_Objective:_ The first line to copy is the one with "Reconstruct the object"; the last is the one with "HEM_THICKNESS = 0.0012". Copy each line in that range exactly, leaving out all others.

3D code data
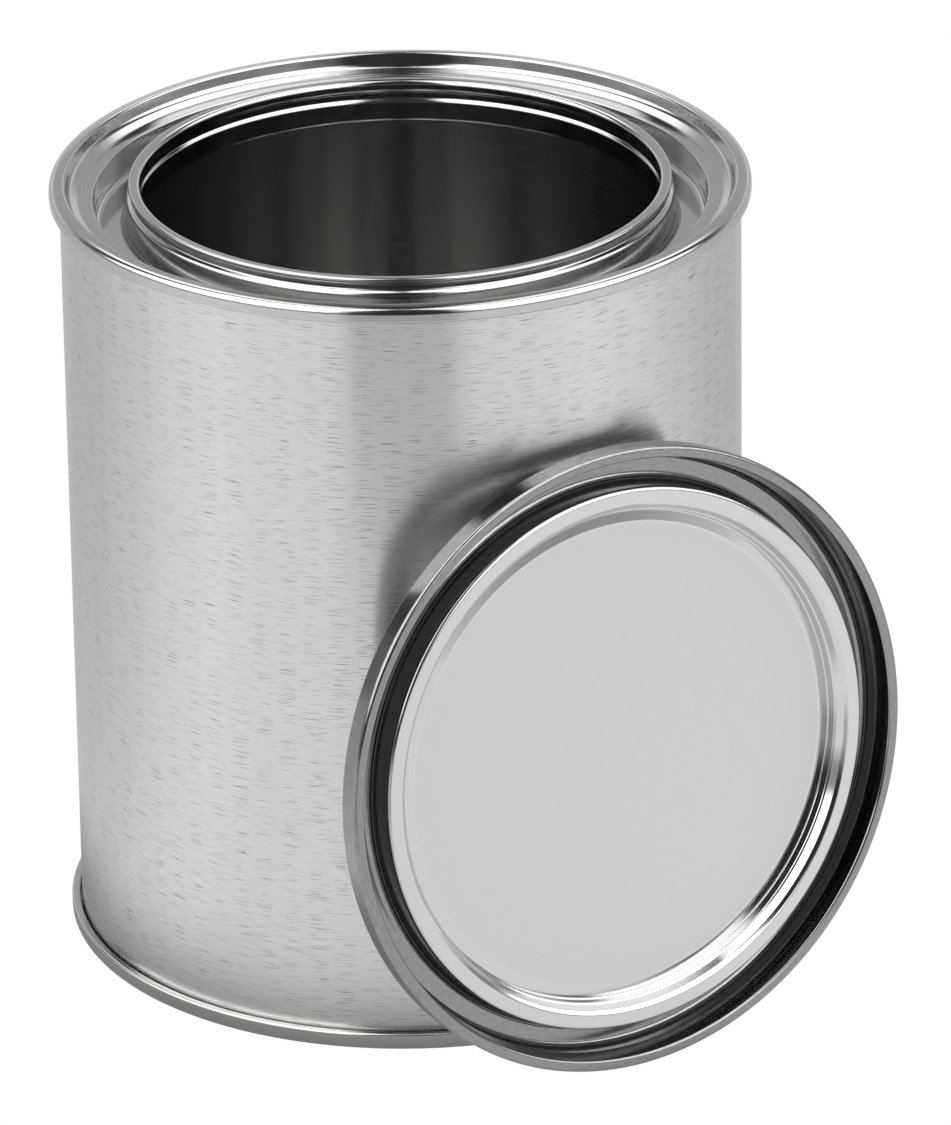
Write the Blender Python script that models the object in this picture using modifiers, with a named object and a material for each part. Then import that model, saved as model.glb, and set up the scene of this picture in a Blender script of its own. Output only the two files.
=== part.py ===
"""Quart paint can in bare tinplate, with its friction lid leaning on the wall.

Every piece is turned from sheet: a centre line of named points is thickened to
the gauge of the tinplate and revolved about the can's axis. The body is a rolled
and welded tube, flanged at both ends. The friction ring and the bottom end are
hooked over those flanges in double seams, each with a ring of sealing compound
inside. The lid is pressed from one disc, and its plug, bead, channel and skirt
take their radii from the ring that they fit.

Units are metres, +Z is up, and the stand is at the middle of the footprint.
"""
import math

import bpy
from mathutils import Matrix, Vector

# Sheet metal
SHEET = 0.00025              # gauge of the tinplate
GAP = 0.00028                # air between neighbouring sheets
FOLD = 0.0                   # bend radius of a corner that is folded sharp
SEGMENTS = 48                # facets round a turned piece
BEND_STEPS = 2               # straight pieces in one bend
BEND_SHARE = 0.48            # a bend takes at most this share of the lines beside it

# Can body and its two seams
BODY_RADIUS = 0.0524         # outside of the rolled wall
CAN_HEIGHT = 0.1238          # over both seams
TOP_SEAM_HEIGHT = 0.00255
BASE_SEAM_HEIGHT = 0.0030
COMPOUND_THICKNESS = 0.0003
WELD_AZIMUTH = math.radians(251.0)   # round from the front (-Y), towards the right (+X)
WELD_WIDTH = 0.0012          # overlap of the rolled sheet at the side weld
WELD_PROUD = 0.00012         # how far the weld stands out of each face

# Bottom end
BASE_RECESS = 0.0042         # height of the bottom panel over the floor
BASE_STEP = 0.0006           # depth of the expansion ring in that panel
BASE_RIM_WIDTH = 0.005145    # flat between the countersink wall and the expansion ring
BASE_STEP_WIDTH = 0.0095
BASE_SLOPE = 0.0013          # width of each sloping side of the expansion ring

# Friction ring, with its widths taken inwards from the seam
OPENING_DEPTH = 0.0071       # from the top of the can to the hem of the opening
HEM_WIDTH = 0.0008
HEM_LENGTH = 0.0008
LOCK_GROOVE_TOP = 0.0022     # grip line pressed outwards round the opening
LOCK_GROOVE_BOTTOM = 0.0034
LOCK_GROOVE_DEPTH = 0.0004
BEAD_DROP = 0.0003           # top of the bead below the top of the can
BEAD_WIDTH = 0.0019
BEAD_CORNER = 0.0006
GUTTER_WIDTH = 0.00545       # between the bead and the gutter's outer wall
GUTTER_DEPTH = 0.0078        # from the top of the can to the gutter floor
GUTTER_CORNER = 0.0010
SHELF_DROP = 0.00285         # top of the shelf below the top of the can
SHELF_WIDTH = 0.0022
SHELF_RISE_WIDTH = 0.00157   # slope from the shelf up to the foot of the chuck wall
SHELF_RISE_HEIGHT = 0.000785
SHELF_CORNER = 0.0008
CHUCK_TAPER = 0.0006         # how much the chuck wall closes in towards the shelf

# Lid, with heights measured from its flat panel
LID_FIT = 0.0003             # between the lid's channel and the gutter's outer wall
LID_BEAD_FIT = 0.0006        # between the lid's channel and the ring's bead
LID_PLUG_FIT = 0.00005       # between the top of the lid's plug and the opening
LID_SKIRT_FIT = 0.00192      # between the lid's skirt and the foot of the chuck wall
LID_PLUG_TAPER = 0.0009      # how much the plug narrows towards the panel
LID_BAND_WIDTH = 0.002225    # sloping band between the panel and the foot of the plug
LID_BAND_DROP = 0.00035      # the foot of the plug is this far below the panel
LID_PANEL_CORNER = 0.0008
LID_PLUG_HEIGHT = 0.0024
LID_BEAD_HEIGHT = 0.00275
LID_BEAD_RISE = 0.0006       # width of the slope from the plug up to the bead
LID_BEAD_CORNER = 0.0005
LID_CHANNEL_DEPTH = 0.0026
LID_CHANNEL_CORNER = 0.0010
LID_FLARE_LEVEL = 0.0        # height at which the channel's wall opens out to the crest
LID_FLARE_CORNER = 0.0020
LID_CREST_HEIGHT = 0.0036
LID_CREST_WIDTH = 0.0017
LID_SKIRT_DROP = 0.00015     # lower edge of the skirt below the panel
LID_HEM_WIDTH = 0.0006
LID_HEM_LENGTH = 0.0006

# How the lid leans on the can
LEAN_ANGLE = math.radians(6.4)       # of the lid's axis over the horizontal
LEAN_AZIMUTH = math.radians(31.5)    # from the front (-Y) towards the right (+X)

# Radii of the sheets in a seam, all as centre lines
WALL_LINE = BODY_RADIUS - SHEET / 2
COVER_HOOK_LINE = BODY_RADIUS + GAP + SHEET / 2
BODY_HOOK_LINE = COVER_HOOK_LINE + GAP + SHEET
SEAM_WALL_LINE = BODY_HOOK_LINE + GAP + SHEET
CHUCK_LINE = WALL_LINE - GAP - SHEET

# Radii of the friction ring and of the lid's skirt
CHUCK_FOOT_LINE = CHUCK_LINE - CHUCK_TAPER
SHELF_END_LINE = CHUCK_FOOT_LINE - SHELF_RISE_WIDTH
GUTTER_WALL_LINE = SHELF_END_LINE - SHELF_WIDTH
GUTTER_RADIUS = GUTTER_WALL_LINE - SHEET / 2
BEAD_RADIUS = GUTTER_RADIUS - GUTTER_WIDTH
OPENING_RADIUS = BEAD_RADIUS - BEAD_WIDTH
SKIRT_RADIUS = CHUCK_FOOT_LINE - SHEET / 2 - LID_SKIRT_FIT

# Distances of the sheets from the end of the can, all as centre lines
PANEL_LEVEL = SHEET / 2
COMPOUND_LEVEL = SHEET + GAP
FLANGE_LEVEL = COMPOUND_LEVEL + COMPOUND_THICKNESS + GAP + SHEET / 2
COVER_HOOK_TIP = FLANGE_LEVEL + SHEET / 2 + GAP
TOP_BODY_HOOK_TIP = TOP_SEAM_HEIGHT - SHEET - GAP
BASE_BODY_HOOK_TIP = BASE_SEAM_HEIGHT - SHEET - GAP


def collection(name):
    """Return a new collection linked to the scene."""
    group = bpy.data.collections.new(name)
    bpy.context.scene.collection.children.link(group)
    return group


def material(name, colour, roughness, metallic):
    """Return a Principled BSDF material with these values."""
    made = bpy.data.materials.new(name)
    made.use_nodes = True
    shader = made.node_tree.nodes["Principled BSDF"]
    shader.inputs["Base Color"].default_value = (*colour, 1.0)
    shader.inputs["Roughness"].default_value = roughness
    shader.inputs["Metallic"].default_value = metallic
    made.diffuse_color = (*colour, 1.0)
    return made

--

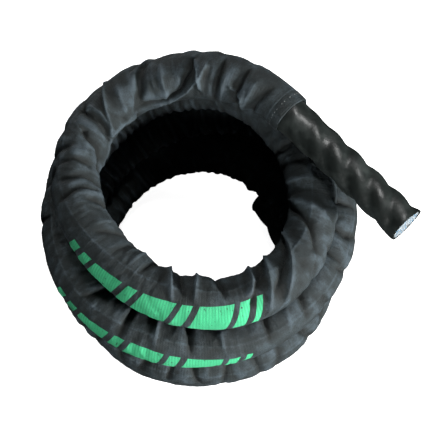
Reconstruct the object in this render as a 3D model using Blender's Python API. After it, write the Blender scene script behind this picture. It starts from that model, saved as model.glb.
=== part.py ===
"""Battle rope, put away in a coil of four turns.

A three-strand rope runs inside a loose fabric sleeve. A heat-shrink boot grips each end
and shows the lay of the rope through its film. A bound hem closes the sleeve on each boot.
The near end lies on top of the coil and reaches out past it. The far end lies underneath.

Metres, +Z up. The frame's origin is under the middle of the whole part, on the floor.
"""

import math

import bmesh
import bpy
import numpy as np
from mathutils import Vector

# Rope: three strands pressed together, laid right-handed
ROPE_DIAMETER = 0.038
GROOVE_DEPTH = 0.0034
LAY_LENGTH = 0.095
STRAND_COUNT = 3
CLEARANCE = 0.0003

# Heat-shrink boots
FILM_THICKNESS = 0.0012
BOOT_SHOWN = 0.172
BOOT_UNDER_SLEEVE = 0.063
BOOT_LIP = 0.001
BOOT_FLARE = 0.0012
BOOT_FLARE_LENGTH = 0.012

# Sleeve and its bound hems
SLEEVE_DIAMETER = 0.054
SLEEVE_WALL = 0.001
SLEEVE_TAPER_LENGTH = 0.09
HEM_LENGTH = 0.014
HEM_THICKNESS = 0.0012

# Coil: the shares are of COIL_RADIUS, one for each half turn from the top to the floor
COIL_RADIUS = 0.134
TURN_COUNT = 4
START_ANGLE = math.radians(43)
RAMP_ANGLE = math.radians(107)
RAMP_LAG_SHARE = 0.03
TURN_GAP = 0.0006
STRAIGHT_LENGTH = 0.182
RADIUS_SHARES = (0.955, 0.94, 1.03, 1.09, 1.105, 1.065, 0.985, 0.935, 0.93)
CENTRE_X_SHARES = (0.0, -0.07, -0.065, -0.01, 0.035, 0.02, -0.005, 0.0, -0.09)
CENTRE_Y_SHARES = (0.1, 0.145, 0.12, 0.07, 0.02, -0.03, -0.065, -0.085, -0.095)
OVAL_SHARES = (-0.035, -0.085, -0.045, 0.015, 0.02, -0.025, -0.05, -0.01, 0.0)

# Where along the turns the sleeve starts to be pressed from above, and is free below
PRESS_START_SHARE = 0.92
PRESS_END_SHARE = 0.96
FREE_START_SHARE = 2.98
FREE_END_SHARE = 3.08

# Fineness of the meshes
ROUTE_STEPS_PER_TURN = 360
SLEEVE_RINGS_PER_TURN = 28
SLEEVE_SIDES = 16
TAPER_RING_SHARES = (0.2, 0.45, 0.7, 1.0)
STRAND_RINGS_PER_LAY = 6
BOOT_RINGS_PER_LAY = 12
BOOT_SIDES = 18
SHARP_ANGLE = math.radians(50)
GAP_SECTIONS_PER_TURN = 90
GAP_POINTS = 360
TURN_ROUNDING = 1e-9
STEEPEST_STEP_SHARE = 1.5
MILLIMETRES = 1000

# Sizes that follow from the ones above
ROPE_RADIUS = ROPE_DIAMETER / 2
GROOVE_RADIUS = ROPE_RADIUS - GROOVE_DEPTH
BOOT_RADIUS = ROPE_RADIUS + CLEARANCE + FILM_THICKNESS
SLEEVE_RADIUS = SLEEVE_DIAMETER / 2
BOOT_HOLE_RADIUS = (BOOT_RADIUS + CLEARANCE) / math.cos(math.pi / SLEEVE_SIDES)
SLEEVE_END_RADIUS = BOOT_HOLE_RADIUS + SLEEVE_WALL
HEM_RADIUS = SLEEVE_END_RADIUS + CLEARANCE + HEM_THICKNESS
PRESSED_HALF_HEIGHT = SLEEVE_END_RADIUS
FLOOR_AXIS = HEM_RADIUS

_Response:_
Reconstruct the object in this render as a 3D model using Blender's Python API. After it, write the Blender scene script behind this picture. It starts from that model, saved as model.glb.
=== part.py ===
"""Battle rope, put away in a coil of four turns.

A three-strand rope runs inside a loose fabric sleeve. A heat-shrink boot grips each end
and shows the lay of the rope through its film. A bound hem closes the sleeve on each boot.
The near end lies on top of the coil and reaches out past it. The far end lies underneath.

Metres, +Z up. The frame's origin is under the middle of the whole part, on the floor.
"""

import math

import bmesh
import bpy
import numpy as np
from mathutils import Vector

# Rope: three strands pressed together, laid right-handed
ROPE_DIAMETER = 0.038
GROOVE_DEPTH = 0.0034
LAY_LENGTH = 0.095
STRAND_COUNT = 3
CLEARANCE = 0.0003

# Heat-shrink boots
FILM_THICKNESS = 0.0012
BOOT_SHOWN = 0.172
BOOT_UNDER_SLEEVE = 0.063
BOOT_LIP = 0.001
BOOT_FLARE = 0.0012
BOOT_FLARE_LENGTH = 0.012

# Sleeve and its bound hems
SLEEVE_DIAMETER = 0.054
SLEEVE_WALL = 0.001
SLEEVE_TAPER_LENGTH = 0.09
HEM_LENGTH = 0.014
HEM_THICKNESS = 0.0012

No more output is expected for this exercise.